Six-word review: Teen attempts suicide; finds life meaning.
I started reading this because: of its title. I knew that it was going to be about suicide, and while it’s not an easy topic to read about or understand, I enjoy books that handle hard topics. I kept on reading after I saw a distinct way the main character thinks that was unlike what the usual suicide-esque story is.
Rating: I would give this 9/10. While not a real page-turner, the use of language did capture my attention a lot and kept me reading.
What I really loved was: the language and imagery in the book to really put an image in the person’s head. Quite beautiful.
If the lead character was in high school yearbook he would be voted: most likely to find meaning in his life after dying 39 times.
On a deserted island, the main character would: think of a way to kill himself (I’m sorry if that offends anybody, it’s just along the theme of the book and content of the book), then not die.
I would like to mention that despite how you interpret this review and what you would think this book is about, know that the topic of suicide is very serious and this book shows another way of looking at the subject.
Summary: Sent to Japan for the summer after an eighth-grade classmate’s suicide, half-Japanese, half-Jewish Kana Goldberg tries to fit in with relatives she barely knows and reflects on the guilt she feels over the tragedy back home.
I started reading it because… It is in verse, so though it is a longish (327 pages) book it is a very fast read.

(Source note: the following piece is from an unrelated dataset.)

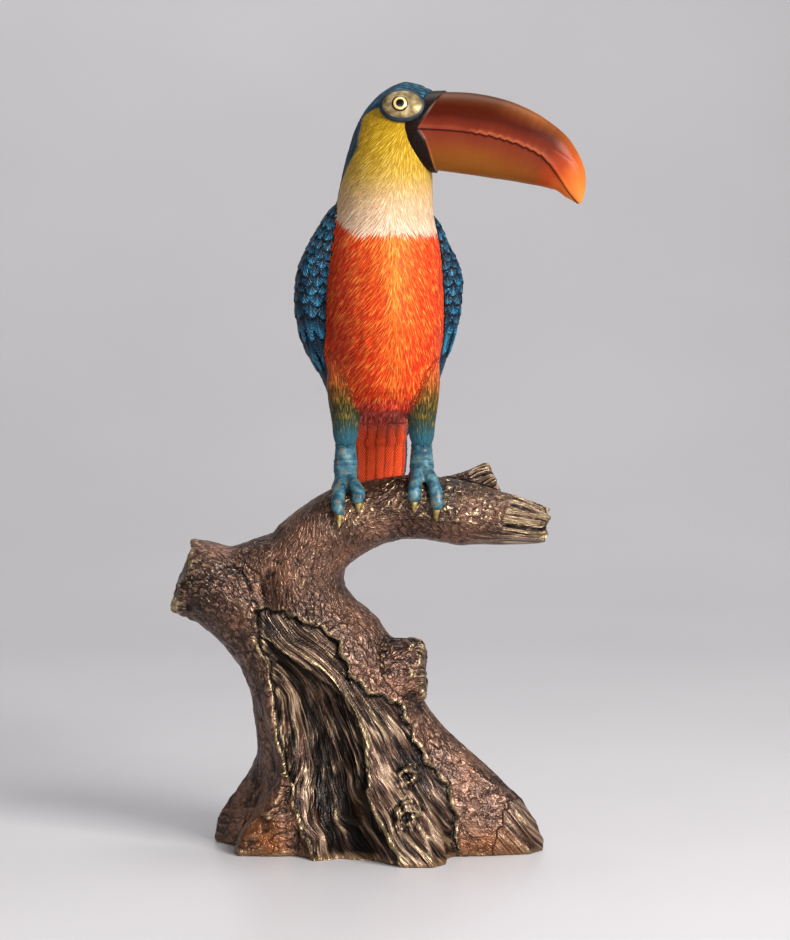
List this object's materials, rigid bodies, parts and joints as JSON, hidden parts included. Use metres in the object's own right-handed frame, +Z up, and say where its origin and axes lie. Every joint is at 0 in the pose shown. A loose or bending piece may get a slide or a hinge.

I kept reading because… I grew to like the main character Kana very much and wanted to see how she coped living in a very traditional Japanese family, and because I wondered how much she was really responsible for what happened to her classmate. I also really liked the black and white line drawings.
Main character(s): If they were in a yearbook, they would be voted Most Likely To: Join the Peace Corps or otherwise Help Others.
Six Word Recap: Mean girl grows oranges in Japan.
This book reminded me ofThirteen Reasons Whybecause I wish Hannah could have met Kana after her time in Japan. I think they would have been friends.